*** DATA SHOWN
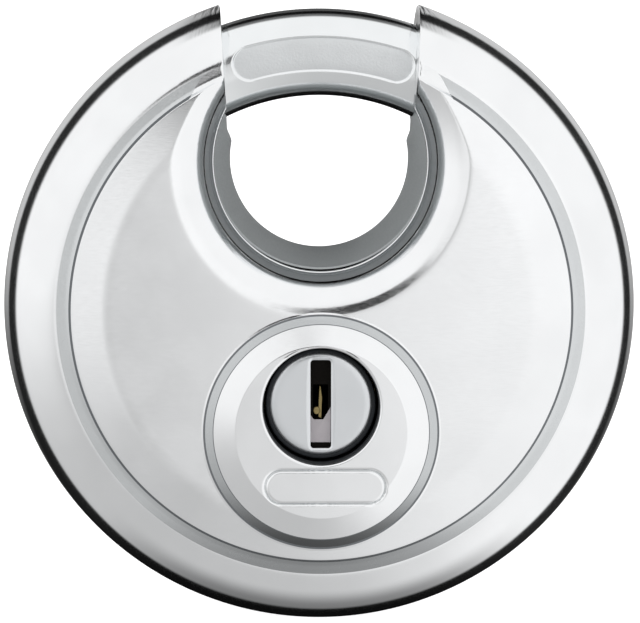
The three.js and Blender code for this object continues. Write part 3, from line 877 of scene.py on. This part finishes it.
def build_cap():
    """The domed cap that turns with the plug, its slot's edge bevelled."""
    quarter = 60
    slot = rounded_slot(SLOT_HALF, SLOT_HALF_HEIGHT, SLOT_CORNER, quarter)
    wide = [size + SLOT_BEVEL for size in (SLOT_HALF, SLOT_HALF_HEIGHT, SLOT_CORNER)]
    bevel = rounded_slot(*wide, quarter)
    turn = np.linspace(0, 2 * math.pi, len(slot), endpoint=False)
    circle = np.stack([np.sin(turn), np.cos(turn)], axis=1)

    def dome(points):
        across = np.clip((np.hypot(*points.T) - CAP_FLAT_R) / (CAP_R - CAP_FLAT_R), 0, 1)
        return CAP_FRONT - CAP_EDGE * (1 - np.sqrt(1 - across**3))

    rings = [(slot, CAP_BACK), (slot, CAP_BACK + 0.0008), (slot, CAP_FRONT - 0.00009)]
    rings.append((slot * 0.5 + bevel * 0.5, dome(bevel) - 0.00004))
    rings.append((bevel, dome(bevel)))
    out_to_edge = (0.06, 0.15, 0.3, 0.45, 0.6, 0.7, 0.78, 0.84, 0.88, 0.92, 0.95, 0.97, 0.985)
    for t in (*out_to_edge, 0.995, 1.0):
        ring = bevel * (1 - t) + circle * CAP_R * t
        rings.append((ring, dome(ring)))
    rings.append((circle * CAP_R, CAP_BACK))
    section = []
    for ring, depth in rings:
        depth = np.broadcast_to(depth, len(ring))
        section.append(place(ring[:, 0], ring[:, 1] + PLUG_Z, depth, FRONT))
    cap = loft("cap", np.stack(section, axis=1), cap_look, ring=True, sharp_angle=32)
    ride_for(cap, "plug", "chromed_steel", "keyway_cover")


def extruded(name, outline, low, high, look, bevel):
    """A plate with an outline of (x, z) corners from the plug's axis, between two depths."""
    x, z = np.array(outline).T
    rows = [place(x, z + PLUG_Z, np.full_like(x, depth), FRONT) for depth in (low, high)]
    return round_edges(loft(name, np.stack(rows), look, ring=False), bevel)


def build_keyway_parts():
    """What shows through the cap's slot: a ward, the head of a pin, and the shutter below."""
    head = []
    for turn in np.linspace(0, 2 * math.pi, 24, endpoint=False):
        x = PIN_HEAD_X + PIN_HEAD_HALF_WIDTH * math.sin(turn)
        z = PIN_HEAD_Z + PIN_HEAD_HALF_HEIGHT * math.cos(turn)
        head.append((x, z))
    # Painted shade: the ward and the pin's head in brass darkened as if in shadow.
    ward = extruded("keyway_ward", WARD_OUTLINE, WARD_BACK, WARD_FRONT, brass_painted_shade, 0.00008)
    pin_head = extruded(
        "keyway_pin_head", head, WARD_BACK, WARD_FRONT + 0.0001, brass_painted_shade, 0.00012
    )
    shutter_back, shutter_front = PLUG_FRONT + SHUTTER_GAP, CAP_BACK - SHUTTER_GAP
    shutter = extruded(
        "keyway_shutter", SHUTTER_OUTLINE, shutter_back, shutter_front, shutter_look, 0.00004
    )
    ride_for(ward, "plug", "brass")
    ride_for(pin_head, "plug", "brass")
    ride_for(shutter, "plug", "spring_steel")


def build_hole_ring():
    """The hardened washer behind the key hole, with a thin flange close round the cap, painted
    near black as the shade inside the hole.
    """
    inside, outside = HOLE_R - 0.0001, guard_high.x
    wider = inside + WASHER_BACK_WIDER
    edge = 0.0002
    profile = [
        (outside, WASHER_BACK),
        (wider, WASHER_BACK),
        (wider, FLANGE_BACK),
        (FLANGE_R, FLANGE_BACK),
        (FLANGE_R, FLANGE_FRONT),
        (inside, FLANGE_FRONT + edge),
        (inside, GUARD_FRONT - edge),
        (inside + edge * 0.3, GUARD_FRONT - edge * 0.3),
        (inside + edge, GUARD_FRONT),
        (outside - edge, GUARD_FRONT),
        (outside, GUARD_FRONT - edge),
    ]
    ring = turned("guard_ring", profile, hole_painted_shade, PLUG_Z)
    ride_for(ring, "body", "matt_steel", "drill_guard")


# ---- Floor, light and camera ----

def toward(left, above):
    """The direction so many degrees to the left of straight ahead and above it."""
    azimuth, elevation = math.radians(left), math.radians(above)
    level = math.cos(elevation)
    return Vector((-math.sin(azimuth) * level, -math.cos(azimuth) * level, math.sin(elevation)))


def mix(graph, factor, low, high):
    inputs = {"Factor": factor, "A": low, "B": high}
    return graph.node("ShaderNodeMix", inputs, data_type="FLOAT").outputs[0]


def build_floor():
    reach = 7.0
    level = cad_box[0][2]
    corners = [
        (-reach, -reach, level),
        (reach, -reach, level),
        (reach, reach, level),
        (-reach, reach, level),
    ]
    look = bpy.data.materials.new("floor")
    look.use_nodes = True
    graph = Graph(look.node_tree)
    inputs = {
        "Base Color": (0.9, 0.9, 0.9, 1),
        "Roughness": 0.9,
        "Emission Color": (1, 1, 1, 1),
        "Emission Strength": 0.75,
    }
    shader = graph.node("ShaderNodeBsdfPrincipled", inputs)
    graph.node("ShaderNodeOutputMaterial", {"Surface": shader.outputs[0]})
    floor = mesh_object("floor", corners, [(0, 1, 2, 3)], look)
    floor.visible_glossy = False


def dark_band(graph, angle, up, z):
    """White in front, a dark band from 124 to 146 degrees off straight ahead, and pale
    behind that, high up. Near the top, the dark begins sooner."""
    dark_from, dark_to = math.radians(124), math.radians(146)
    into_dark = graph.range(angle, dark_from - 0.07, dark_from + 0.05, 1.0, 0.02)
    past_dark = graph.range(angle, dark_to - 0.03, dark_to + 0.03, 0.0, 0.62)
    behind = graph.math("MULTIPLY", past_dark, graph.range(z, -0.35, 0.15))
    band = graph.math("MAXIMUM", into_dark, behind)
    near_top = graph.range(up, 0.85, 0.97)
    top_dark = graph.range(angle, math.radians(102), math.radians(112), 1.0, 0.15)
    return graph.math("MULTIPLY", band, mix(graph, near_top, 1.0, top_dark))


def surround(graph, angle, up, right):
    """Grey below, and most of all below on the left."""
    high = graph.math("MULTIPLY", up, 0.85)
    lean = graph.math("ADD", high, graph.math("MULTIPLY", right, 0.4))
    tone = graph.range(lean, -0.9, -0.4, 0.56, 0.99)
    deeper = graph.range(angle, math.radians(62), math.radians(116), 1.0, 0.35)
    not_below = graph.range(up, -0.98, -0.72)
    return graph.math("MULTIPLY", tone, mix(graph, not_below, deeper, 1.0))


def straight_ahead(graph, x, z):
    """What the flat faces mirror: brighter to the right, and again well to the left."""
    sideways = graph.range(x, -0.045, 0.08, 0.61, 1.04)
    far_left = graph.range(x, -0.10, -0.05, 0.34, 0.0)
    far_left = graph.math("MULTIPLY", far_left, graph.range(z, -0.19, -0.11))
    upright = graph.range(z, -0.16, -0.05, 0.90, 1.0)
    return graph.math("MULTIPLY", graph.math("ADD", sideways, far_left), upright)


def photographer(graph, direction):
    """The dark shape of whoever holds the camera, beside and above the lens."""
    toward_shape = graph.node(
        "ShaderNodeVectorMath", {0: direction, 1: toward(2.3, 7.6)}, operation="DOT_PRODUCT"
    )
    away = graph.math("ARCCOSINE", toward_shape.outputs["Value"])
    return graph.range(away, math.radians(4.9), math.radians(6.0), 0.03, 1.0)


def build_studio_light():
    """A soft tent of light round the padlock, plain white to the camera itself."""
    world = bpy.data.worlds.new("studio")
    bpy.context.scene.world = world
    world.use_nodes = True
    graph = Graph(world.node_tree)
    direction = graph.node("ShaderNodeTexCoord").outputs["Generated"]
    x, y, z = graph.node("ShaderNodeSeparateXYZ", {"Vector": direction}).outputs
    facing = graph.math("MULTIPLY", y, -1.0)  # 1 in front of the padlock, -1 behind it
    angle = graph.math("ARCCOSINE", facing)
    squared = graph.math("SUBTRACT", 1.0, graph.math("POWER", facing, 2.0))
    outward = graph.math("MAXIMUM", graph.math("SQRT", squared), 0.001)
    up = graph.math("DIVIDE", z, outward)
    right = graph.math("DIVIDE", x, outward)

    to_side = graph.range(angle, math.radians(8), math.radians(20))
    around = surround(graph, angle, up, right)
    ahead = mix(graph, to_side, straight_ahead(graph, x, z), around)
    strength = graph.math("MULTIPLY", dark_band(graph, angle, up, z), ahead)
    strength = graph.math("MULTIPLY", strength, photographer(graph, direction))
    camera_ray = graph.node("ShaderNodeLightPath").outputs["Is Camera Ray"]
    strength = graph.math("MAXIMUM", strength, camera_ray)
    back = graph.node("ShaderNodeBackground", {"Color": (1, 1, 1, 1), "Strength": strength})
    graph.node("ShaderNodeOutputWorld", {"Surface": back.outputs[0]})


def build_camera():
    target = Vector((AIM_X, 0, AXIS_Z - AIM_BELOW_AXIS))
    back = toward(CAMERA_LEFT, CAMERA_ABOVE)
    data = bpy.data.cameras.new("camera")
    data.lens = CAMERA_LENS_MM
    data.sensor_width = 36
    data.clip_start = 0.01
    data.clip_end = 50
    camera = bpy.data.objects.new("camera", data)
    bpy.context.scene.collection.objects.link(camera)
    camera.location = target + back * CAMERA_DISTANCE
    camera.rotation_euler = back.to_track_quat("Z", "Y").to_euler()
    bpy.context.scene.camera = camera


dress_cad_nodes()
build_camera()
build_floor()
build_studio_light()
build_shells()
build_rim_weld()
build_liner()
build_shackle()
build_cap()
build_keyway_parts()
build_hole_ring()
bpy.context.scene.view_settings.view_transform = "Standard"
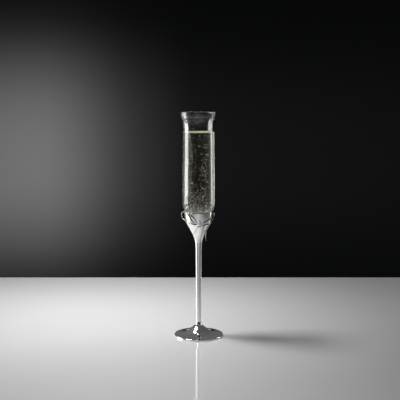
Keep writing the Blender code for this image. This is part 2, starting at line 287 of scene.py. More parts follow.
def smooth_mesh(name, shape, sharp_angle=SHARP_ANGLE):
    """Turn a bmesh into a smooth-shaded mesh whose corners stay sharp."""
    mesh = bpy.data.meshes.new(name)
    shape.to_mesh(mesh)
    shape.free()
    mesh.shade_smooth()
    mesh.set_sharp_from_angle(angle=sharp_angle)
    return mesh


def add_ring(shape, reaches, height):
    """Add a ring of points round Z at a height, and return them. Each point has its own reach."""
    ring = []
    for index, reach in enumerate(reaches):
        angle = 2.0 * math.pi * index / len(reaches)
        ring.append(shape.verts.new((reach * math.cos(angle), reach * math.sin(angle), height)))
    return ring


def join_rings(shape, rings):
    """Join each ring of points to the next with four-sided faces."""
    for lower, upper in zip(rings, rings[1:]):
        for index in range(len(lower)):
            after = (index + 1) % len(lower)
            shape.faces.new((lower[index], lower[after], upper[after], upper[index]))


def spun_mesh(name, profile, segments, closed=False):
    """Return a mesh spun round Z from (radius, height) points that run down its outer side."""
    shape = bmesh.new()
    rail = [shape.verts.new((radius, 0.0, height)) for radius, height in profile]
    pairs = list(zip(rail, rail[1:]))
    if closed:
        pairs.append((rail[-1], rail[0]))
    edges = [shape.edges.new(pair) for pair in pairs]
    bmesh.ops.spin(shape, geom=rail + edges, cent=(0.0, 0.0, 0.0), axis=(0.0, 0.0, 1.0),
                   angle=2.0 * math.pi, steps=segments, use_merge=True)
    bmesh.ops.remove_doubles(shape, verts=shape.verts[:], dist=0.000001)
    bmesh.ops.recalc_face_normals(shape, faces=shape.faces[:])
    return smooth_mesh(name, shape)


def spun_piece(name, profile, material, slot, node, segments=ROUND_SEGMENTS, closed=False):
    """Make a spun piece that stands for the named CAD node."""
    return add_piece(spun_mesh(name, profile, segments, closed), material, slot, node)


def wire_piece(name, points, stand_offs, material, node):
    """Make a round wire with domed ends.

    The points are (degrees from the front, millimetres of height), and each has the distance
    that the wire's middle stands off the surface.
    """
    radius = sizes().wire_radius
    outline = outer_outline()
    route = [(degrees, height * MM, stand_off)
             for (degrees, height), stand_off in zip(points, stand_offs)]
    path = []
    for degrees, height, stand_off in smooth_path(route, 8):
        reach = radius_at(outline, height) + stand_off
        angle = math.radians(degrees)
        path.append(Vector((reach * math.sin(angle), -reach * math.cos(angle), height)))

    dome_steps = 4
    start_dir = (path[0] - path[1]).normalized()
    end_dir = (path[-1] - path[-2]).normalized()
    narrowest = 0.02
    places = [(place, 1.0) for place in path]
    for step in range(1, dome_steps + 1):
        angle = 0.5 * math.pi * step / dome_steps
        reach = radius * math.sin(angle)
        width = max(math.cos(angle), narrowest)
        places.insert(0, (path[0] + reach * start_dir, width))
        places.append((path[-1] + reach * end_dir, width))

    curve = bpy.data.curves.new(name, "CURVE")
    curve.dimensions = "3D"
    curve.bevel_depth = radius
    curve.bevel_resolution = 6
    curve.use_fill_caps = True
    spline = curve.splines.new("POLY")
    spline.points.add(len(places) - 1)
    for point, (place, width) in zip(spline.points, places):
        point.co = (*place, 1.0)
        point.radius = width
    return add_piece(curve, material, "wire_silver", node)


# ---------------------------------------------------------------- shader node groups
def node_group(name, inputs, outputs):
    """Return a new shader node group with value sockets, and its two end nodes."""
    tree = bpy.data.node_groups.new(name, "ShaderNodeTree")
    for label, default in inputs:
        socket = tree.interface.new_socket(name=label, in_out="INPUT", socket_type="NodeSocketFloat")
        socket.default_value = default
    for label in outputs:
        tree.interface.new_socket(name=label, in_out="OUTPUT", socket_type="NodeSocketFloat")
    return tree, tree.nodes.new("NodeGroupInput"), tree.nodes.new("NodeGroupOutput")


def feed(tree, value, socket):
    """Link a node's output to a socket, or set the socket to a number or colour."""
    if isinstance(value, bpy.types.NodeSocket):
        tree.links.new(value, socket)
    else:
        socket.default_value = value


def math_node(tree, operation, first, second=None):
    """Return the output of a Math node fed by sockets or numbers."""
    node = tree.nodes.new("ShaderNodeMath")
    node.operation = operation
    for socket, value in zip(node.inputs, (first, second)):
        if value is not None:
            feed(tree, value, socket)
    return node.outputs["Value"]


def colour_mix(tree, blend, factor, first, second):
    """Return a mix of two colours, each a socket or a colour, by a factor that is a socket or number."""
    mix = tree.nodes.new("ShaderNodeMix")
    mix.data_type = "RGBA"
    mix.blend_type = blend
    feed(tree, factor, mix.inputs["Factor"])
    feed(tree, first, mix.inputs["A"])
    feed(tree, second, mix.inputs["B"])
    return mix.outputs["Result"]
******
Extract only the lines from the line with "Keep writing the" through the line with "lower[after], upper[after], upper[index]))", keeping both end lines exactly as they are.

Keep writing the Blender code for this image. This is part 2, starting at line 287 of scene.py. More parts follow.
def smooth_mesh(name, shape, sharp_angle=SHARP_ANGLE):
    """Turn a bmesh into a smooth-shaded mesh whose corners stay sharp."""
    mesh = bpy.data.meshes.new(name)
    shape.to_mesh(mesh)
    shape.free()
    mesh.shade_smooth()
    mesh.set_sharp_from_angle(angle=sharp_angle)
    return mesh


def add_ring(shape, reaches, height):
    """Add a ring of points round Z at a height, and return them. Each point has its own reach."""
    ring = []
    for index, reach in enumerate(reaches):
        angle = 2.0 * math.pi * index / len(reaches)
        ring.append(shape.verts.new((reach * math.cos(angle), reach * math.sin(angle), height)))
    return ring


def join_rings(shape, rings):
    """Join each ring of points to the next with four-sided faces."""
    for lower, upper in zip(rings, rings[1:]):
        for index in range(len(lower)):
            after = (index + 1) % len(lower)
            shape.faces.new((lower[index], lower[after], upper[after], upper[index]))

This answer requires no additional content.